A minister with North Dallas Shared Ministries, which helps the homeless, has objected to the settlement as inadequate. The Rev. Matt English, whose group filed the only objection to the proposed settlement by the Aug. 27 deadline, said the settlement doesn’t sufficiently increase monthly food allowances; doesn’t provide for increased spending by the county; and doesn’t contain any provision for the county to open satellite offices.

“I’m really disappointed in it,” English said. “It was really exciting to see a jury… reach a unanimous decision that the county has an obligation to do this. And it’s disappointing to me to see that nothing’s really coming out of it.

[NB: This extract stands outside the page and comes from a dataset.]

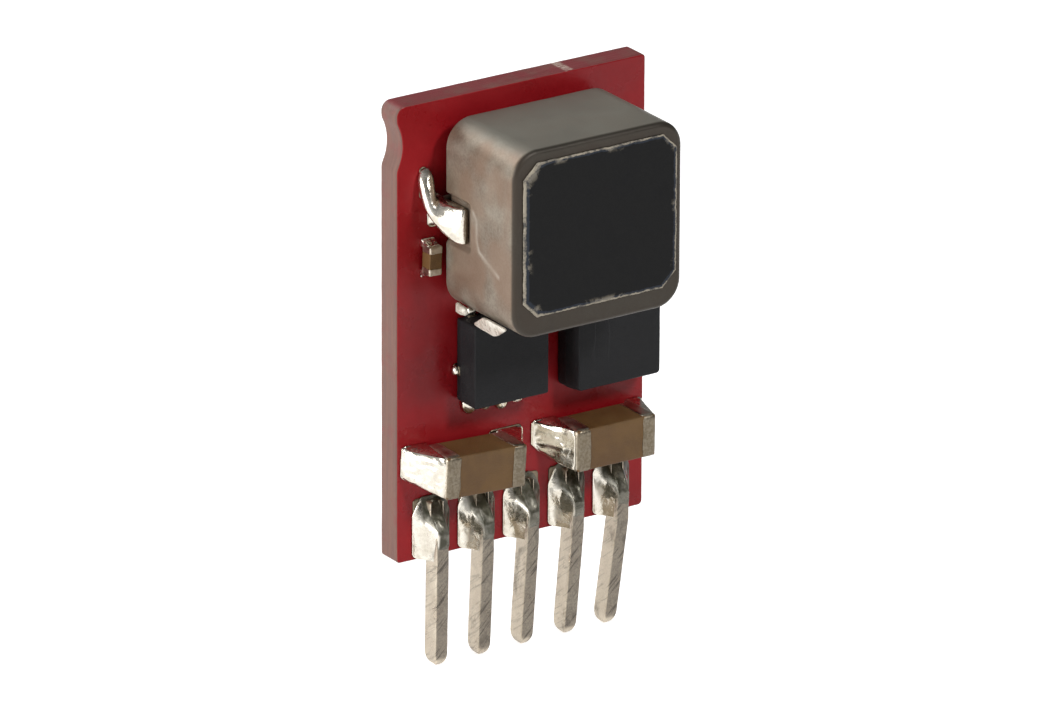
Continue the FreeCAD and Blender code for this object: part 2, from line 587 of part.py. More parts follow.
# Power stage package: straight sides up to its parting line, then drawn in towards its front face
def make_stage():
    x, z = STAGE_X, STAGE_Z
    length, width, step = "sizes.stageLeadLength", "sizes.stageLeadWidth", "sizes.stageLeadSpacing"
    film = "sizes.solderFilm"
    leads, joints = [], []
    for turn, sign in ((0, -1), (180, 1)):
        row_z = "%s + %d * (sizes.stageHeight / 2 - sizes.stageInset)" % (z, sign)
        leads.append(make_row("lead_row", lead_corners(length), width, 3, step, turn, x, row_z))
        joints.append(make_row("film_row", [("0", "0"), (film, "0"), (film, length), ("0", length)],
                               width, 3, step, turn, x, row_z))
        lands.append(make_row("land_row", land_corners(length, "0"), width + " + sizes.landMargin",
                              3, step, turn, x, row_z))
    land_x, land_z = "sizes.stageLandWidth", "sizes.stageLandHeight"
    leads.append(block("die_land", land_x, land_z, "sizes.leadThick"))
    joints.append(block("die_film", land_x, land_z, film, "-" + film))
    for piece in (leads[-1], joints[-1]):
        place(piece, x, SEAT, z)
    add_land(x, z, land_x, land_z)
    frame = group("stage_frame", leads)

    moulding = doc.addObject("PartDesign::Body", "stage_body")
    outline = new_sketch(moulding, "foot_outline", "XZ_Plane")
    draw_rounded(outline, "sizes.stageWidth", "sizes.stageHeight", "sizes.stageCorner")
    pad(moulding, outline, "sizes.stageParting")
    parting = new_sketch(moulding, "parting_outline", "XZ_Plane", "0", "0", "sizes.stageParting")
    draw_rounded(parting, "sizes.stageWidth", "sizes.stageHeight", "sizes.stageCorner")
    face = new_sketch(moulding, "face_outline", "XZ_Plane", "0", "0", "sizes.stageThick")
    draw_rounded(face, "sizes.stageWidth - 2 * sizes.stageDraft",
                 "sizes.stageHeight - 2 * sizes.stageDraft", "sizes.stageCorner")
    taper = moulding.newObject("PartDesign::AdditiveLoft", "taper")
    taper.Profile = parting
    taper.Sections = [face]
    taper.Ruled = True
    place(moulding, x, SEAT, z)
    keep(cut("stage_moulding", moulding, frame), "power_stage_package")
    keep(frame, "power_stage_leads")
    keep(group("stage_joints", joints), "power_stage_solder")


# A terminal of the inductor: a strip that leaves the body's side, runs down it and folds under
def make_terminal(side, name):
    thick, foot = "sizes.terminalThick", "sizes.terminalFoot"
    outer, inner = "0", "%d * %s" % (-side, thick)
    front = "-sizes.terminalExit"
    behind_front = "-sizes.terminalExit + " + thick
    arm_end = "%d * sizes.terminalArm" % -side
    foot_end = "%d * %s" % (-side, foot)
    body = doc.addObject("PartDesign::Body", name + "_terminal_body")
    outline = new_sketch(body, "outline", "XY_Plane")
    draw_outline(outline, [(outer, "0"), (outer, front), (arm_end, front), (arm_end, behind_front),
                           (inner, behind_front), (inner, "-" + thick), (foot_end, "-" + thick),
                           (foot_end, "0")])
    strip = pad(body, outline, "sizes.terminalWidth", True)
    outside = round_edges(body, strip, "sizes.terminalBend",
                          lambda p, run: parallel(run, 2) and abs(p.x) < 1e-6)
    inset = -side * sizes.terminalThick
    end = -sizes.terminalExit + sizes.terminalThick
    round_edges(body, outside, "sizes.terminalBend - " + thick,
                lambda p, run: parallel(run, 2) and abs(p.x - inset) < 1e-6
                and (abs(p.y - end) < 1e-6 or abs(p.y + sizes.terminalThick) < 1e-6))
    place(body, "sizes.inductorX + %d * sizes.inductorWidth / 2" % side, SEAT,
          TERMINAL_Z)
    return keep(body, "inductor_%s_terminal" % name)


# Solder at a terminal: a broad foot on the land that climbs the strip in a hollow curve
def make_inductor_joint(side, name):
    narrow = "(2 * sizes.inductorJointBelow)"
    tall = "(sizes.inductorJointBelow + sizes.inductorJointAbove)"
    climb = "(sizes.solderFilm + sizes.terminalExit - sizes.inductorJointStop)"
    sections = []
    for rise, share in ((0.0, 1.0), (0.22, 0.72), (0.55, 0.44), (1.0, 0.14)):
        reach = "(%g * sizes.inductorSkirt)" % share
        height = "(%s + %g * (%s - %s))" % (narrow, share ** 1.5, tall, narrow)
        sections.append(("-sizes.solderFilm + %g * %s" % (rise, climb), "%d * %s / 2" % (side, reach),
                         "%s + %s / 2" % (JOINT_LOW, height), reach, height, "0.35 * " + reach))
    form = solder_loft(name + "_joint", sections)
    place(form, "sizes.inductorX + %d * sizes.inductorWidth / 2" % side, SEAT)
    film = block("inductor_film", "sizes.terminalFoot", "sizes.terminalWidth", "sizes.solderFilm",
                 "-sizes.solderFilm")
    place(film, "sizes.inductorX + %d * (sizes.inductorWidth - sizes.terminalFoot) / 2" % side,
          SEAT, TERMINAL_Z)
    joint = doc.addObject("Part::Fuse", name + "_solder")
    joint.Base = form
    joint.Tool = film
    return keep(joint, "inductor_%s_solder" % name)


# Power inductor: a moulded body that stands off the board on its folded terminals
def make_inductor():
    body = doc.addObject("PartDesign::Body", "inductor_form")
    outline = new_sketch(body, "outline", "XZ_Plane")
    draw_rounded(outline, "sizes.inductorWidth", "sizes.inductorHeight", "sizes.inductorCorner")
    solid = pad(body, outline, "sizes.inductorDepth")
    front = -sizes.inductorDepth
    rounded = round_edges(body, solid, "sizes.inductorFrontEdge",
                          lambda p, run: abs(p.y - front) < 1e-6)
    last = bevel_edges(body, rounded, "sizes.inductorRearEdge", lambda p, run: abs(p.y) < 1e-6)
    pocket_front = "(sizes.terminalExit - sizes.terminalThick + sizes.pocketRise)"
    for side in (-1, 1):
        face = "%d * sizes.inductorWidth / 2" % side
        outline = new_sketch(body, "pocket_outline", "XZ_Plane", face, "-sizes.terminalDrop")
        draw_rectangle(outline, "2 * sizes.terminalThick",
                       "sizes.terminalWidth + 2 * sizes.pocketPlay")
        recess = body.newObject("PartDesign::Pocket", "pocket")
        recess.Profile = outline
        recess.Reversed = True
        recess.setExpression("Length", pocket_front)
    place(body, "sizes.inductorX", SEAT + " - sizes.terminalThick", INDUCTOR_Z)

    terminals = [make_terminal(-1, "left"), make_terminal(1, "right")]
    strips = group("inductor_strips", terminals)
    keep(cut("inductor_moulding", body, strips), "inductor_body")
    for side, name in ((-1, "left"), (1, "right")):
        make_inductor_joint(side, name)
        reach = "(sizes.inductorSkirt + sizes.terminalFoot)"
        height = "(sizes.inductorJointBelow + sizes.inductorJointAbove)"
        x = "sizes.inductorX + %d * (sizes.inductorWidth + sizes.inductorSkirt" % side
        add_land(x + " - sizes.terminalFoot) / 2", "%s + %s / 2" % (JOINT_LOW, height),
                 reach, height)

    label = doc.addObject("PartDesign::Body", "label_body")
    outline = new_sketch(label, "outline", "XZ_Plane")
    draw_rectangle(outline, "sizes.inductorWidth - sizes.labelInsetX",
                   "sizes.inductorHeight - sizes.labelInsetZ")
    sheet = pad(label, outline, "sizes.labelThick")
    bevel_edges(label, sheet, "sizes.labelChamfer", lambda p, run: parallel(run, 1))
    place(label, "sizes.inductorX + sizes.labelShiftX",
          SEAT + " - sizes.terminalThick - sizes.inductorDepth", INDUCTOR_Z + " + sizes.labelShiftZ")
    keep(label, "inductor_label")


make_board()
for number, lean in enumerate(("leanOne", "leanTwo", "leanThree", "leanFour", "leanFive"), start=1):
    make_pin_joint(number, make_pin(number, "sizes." + lean))
make_chip("chip", "input_capacitor", INPUT_X, INPUT_Z, "sizes.inputChipTilt",
          [("sizes.chipSkirt", "left"), ("sizes.chipSkirt", "right")])
make_chip("chip", "output_capacitor", OUTPUT_X, OUTPUT_Z, "sizes.outputChipTilt",
          [("sizes.chipSkirt", "left"), ("sizes.chipEdgeSkirt", "right")])
make_chip("small", "small_capacitor", SMALL_X, SMALL_Z, "sizes.smallTilt",
          [("sizes.smallSkirt", "upper"), ("sizes.smallSkirt", "lower")])
make_regulator()
make_stage()
make_inductor()
keep(group("board_copper", lands), "board_lands")
doc.recompute()

failed = [item.Label for item in doc.Objects if "Invalid" in item.State or "Error" in item.State]
empty = [item.Label for item in parts if item.Shape.isNull() or not item.Shape.isValid()]
if failed or empty:
    raise RuntimeError("failed features %s, bad shapes %s" % (failed, empty))

os.makedirs("parts", exist_ok=True)
for item in parts:
    item.Shape.exportStep(os.path.join("parts", item.Label + ".step"))
print(len(parts), "sub-parts written")
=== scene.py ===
import bpy, bmesh, json
from math import cos, hypot, radians, sin, sqrt, tan, tau
from mathutils import Vector, Matrix, noise


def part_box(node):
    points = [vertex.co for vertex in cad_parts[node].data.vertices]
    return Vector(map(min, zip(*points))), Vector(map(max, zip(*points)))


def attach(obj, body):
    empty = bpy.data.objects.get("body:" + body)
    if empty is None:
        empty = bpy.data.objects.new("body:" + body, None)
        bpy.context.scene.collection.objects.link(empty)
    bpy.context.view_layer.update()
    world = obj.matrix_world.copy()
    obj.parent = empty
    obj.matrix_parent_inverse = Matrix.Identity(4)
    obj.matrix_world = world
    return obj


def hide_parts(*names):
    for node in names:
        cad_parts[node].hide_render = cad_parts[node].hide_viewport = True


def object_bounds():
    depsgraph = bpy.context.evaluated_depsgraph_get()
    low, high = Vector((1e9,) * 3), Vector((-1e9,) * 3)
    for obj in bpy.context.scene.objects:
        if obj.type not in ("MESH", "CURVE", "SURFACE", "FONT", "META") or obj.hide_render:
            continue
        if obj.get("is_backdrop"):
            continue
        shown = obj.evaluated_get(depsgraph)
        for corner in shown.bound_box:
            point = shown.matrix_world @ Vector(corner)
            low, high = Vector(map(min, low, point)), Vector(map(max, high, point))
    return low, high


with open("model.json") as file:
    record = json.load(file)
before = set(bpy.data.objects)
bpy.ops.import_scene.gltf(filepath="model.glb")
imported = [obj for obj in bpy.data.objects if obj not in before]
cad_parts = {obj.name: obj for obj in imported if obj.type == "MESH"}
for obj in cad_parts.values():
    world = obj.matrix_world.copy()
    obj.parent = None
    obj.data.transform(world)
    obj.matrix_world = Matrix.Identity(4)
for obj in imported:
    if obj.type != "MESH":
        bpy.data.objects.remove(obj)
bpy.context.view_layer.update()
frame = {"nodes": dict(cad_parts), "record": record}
cadNodes = frame["nodes"]
print("module loaded:", len(cadNodes), "CAD nodes")

# lengths in this script are millimetres; every mesh is turned to metres when it is finished
toMetres = 0.001
cameraView = {
    "turn": -33.772, "raise": 21.092, "roll": 0.226, "distance": 400.0,
    "target": (0.0, 0.46, 8.25), "right": 0.356, "down": 1.546, "pixelsPerMm": 29.402,
    "picture": 1063, "sensor": 36.0,
}


def aimCamera(v):
    turn, rise, roll = (radians(v[k]) for k in ("turn", "raise", "roll"))
    back = Vector((sin(turn) * cos(rise), -cos(turn) * cos(rise), sin(rise)))
    right = Vector((cos(turn), sin(turn), 0.0))
    up = back.cross(right)
    sideways = right * cos(roll) + up * sin(roll)
    upwards = up * cos(roll) - right * sin(roll)
    place = Vector(v["target"]) + sideways * v["right"] - upwards * v["down"] + back * v["distance"]
    data = bpy.data.cameras.new("pictureCamera")
    data.sensor_width = v["sensor"]
    data.lens = v["pixelsPerMm"] * v["distance"] * v["sensor"] / v["picture"]
    data.clip_start, data.clip_end = 0.01, 20.0
    cam = bpy.data.objects.new("pictureCamera", data)
    cam.matrix_world = Matrix((
        (sideways.x, upwards.x, back.x, place.x * toMetres),
        (sideways.y, upwards.y, back.y, place.y * toMetres),
        (sideways.z, upwards.z, back.z, place.z * toMetres),
        (0.0, 0.0, 0.0, 1.0)))
    bpy.context.scene.collection.objects.link(cam)
    bpy.context.scene.camera = cam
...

Crews said Aug. 23 he did not want to comment on the proposed settlement until it has been approved by Judge Brooks.

Crews, a name partner in Crews, Thorpe & Hatcher, sued the county in February 1987 based on the century-old “paupers” provision, article 2351(6) of the civil statutes. The suit, Phillip M. Hughes, et al. v. County of Dallas, Texas, et al., No. 87-2124-J, claimed that the county’s general assistance program was insufficient to meet the needs of the area’s homeless population.

The county, which spent $1.9 million on its general assistance program in the fiscal year that ended Sept. 30, 1989, hinged its defense on the clause “who are unable to support themselves” and, like Judged Brooks, interpreted the law to mean that physical or mental disability was the litmus test for eligibility.

Crews countered with testimony from experts on the homeless who said the stress of homelessness can render an otherwise healthy person disabled.

Although the jury apparently agreed with the plaintiffs’ argument, the settlement agreement provides no allowance for such intangible disabilities. The proposed settlement requires either a doctor’s statement or “the obvious presence” of a physical or mental disorder.

The county used to assist people who weren’t mentally or physically disabled, but it eliminated the program in June 1989, a few months before the suit went to trial.

After the count lost the suit– a suit County Judge Lee Jackson admitted the county was “overconfident” it would win– officials began to complain about their representation by Assistant District Attorney Thomas Keever.

County Commissioner John Wiley Price said at the time that the county “didn’t have representation.”

“The county then hired Michael Jung and Neil Rambin, partners in Dallas’ Strasburger & Price, to handle the case. The firm racked up $42,587 in fees from Jan. 15 to July 24, according to the county auditor’s office. No other bills were pending as of Aug. 28.

The settlement also addresses payment of Crews’ fees, but leaves the matter up to Judge Brooks after he approves the settlement.  Crews declined to discuss his fee request but said he has received no compensations during the three years he has worked on the case.

The jury foreman in the case, Dallas liquor distributor Martin Golman, said the proposed settlement is “a good start.”

“I think that this type of negotiation will start surfacing around the country,” he said. “More and more things will be done to benefit these people. I don’t think Dallas can do it on its own. I think other people have got to get on the bandwagon and that Dallas was a stepping-stone city.”